++++ The data ++++

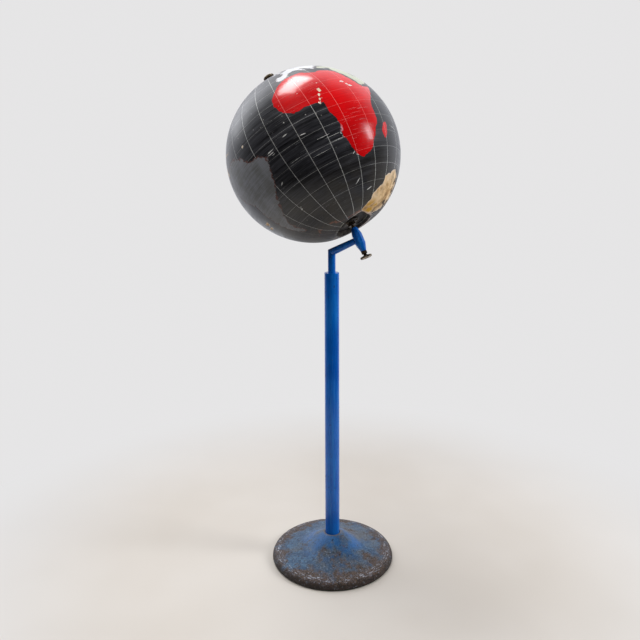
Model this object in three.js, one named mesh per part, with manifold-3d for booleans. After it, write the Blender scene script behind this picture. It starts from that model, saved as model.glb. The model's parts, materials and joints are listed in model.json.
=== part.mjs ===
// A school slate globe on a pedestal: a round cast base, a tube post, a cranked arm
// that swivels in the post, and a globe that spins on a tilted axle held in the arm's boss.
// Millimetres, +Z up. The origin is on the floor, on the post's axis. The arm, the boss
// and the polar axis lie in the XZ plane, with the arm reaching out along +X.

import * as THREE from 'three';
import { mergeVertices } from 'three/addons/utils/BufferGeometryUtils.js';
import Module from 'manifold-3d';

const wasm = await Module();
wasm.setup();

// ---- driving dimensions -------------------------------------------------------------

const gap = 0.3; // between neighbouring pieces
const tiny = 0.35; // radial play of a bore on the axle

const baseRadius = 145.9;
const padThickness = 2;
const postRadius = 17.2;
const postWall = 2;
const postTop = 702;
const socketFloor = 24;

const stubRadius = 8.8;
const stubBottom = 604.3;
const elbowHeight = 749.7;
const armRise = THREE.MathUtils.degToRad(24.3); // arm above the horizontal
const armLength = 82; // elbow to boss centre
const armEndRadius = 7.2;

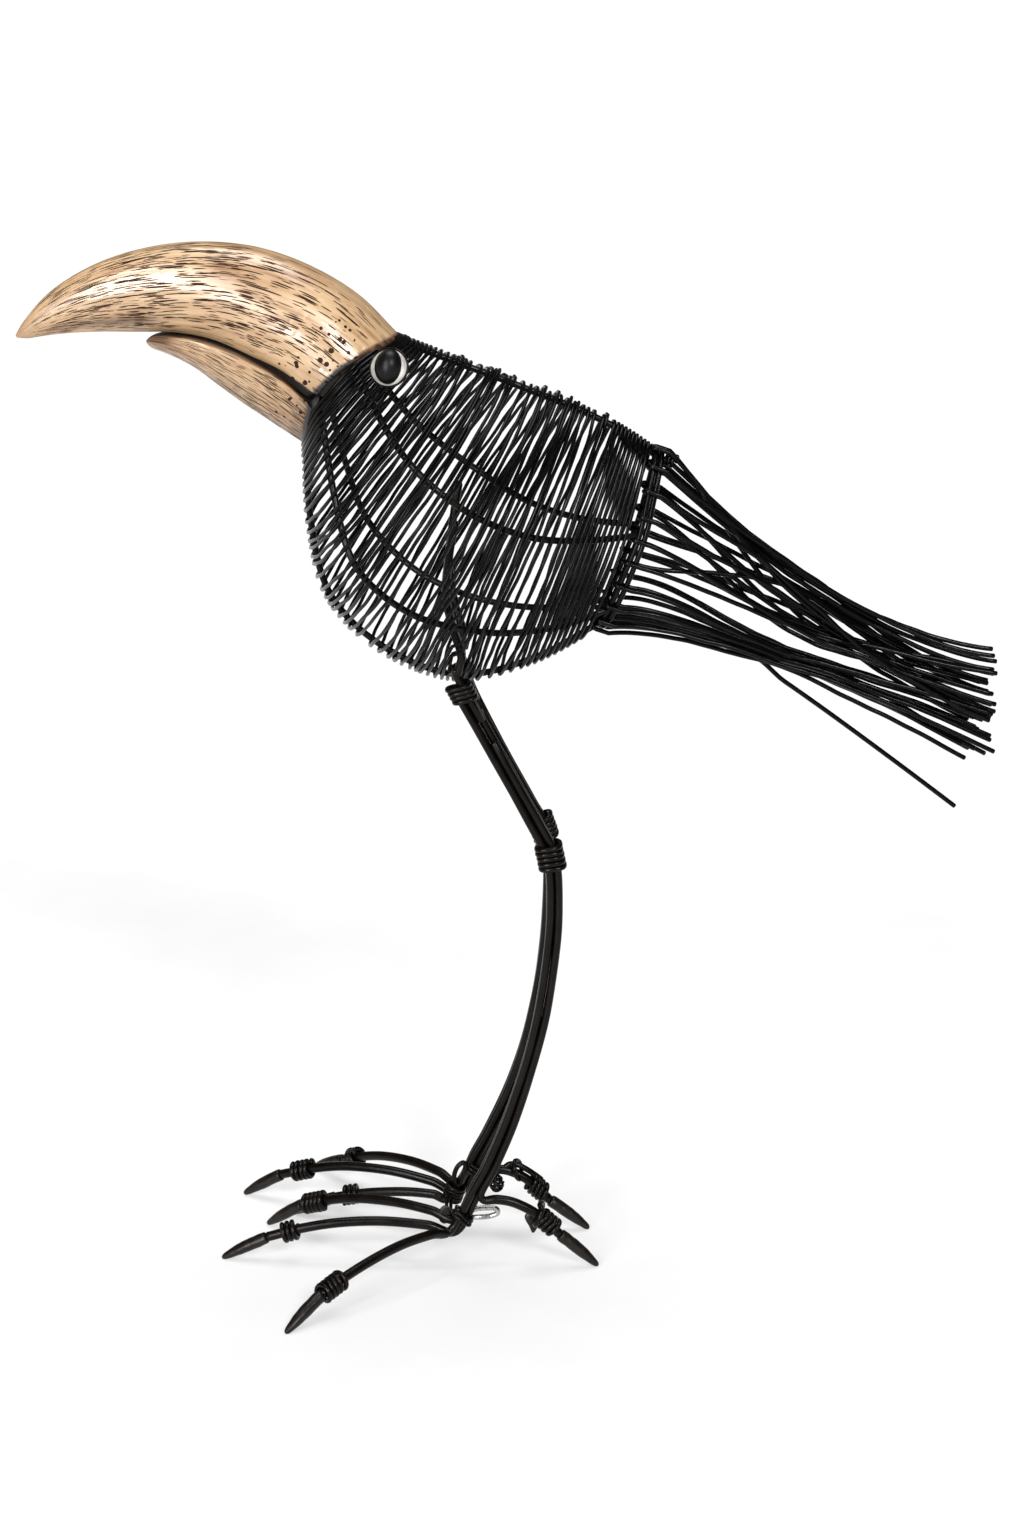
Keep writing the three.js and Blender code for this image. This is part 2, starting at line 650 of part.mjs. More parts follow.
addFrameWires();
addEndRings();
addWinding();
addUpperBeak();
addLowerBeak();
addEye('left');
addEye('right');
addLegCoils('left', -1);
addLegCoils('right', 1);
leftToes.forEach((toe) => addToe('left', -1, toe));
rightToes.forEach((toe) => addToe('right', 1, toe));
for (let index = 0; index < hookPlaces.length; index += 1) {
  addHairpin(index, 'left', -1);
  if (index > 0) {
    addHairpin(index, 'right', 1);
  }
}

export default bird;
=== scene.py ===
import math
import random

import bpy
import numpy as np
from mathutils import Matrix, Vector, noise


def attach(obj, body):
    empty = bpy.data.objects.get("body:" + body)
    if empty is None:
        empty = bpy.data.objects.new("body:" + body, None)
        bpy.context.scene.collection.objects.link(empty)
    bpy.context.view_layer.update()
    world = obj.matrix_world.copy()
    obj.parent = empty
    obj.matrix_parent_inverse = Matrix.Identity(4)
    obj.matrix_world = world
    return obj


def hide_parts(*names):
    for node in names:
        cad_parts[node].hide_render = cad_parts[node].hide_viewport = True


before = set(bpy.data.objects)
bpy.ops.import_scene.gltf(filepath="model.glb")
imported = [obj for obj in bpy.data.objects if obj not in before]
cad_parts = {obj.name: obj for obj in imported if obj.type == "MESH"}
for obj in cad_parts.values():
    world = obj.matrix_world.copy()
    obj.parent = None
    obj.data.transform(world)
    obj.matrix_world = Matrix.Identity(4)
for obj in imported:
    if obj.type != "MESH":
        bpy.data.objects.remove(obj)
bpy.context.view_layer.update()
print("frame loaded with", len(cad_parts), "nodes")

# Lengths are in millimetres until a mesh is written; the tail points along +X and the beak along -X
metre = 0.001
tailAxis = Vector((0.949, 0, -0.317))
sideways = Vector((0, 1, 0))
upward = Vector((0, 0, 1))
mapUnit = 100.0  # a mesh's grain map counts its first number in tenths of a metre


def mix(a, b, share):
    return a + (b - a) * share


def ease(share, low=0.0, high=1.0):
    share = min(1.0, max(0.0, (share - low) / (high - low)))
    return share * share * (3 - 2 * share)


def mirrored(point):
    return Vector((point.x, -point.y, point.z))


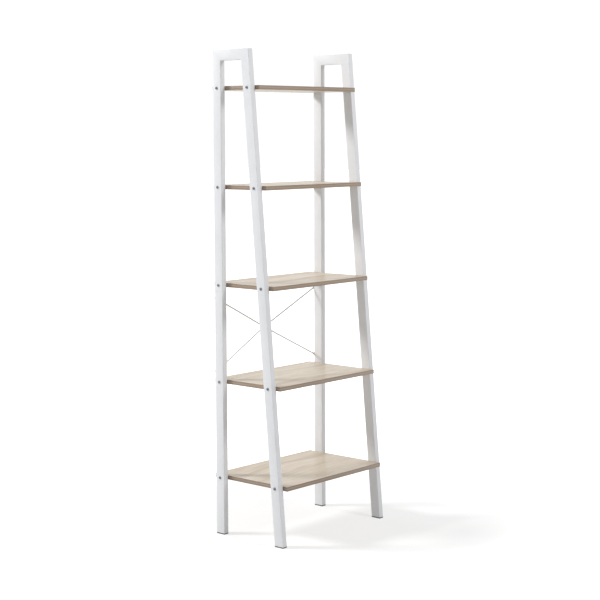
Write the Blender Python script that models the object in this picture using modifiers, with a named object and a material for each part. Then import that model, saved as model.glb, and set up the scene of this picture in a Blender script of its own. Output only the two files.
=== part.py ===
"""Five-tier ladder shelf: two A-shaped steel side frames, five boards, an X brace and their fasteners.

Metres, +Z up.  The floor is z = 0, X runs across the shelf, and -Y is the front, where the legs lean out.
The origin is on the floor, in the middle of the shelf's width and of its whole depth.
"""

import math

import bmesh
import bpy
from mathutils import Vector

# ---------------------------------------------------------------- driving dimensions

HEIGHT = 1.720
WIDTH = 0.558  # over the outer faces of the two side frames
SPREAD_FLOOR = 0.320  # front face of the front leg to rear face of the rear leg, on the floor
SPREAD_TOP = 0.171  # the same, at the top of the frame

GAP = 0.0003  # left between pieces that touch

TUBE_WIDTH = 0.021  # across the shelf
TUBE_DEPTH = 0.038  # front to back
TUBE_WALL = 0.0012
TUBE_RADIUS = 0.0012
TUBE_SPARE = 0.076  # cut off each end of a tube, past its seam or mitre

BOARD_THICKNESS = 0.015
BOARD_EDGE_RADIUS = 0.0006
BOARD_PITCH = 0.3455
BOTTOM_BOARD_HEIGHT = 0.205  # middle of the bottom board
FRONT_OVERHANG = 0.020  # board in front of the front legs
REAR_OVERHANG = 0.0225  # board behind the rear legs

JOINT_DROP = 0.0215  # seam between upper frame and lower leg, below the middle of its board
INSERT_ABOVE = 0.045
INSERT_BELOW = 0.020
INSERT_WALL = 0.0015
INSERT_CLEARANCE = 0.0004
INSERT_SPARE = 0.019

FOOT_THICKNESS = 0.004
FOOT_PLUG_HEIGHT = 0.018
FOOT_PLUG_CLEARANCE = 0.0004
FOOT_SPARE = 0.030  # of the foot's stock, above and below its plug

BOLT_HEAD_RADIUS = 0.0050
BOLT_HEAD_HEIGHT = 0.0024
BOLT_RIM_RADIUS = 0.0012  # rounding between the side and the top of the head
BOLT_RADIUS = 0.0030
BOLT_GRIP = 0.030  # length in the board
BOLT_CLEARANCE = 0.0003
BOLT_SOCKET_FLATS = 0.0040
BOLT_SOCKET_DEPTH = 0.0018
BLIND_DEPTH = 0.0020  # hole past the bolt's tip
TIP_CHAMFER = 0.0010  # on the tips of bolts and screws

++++

» Instructions to follow: Scan the listing above. Gather each line that contains the word "objects".

» Complete answer:
    empty = bpy.data.objects.get("body:" + body)
        empty = bpy.data.objects.new("body:" + body, None)
        bpy.context.scene.collection.objects.link(empty)
before = set(bpy.data.objects)
imported = [obj for obj in bpy.data.objects if obj not in before]
        bpy.data.objects.remove(obj)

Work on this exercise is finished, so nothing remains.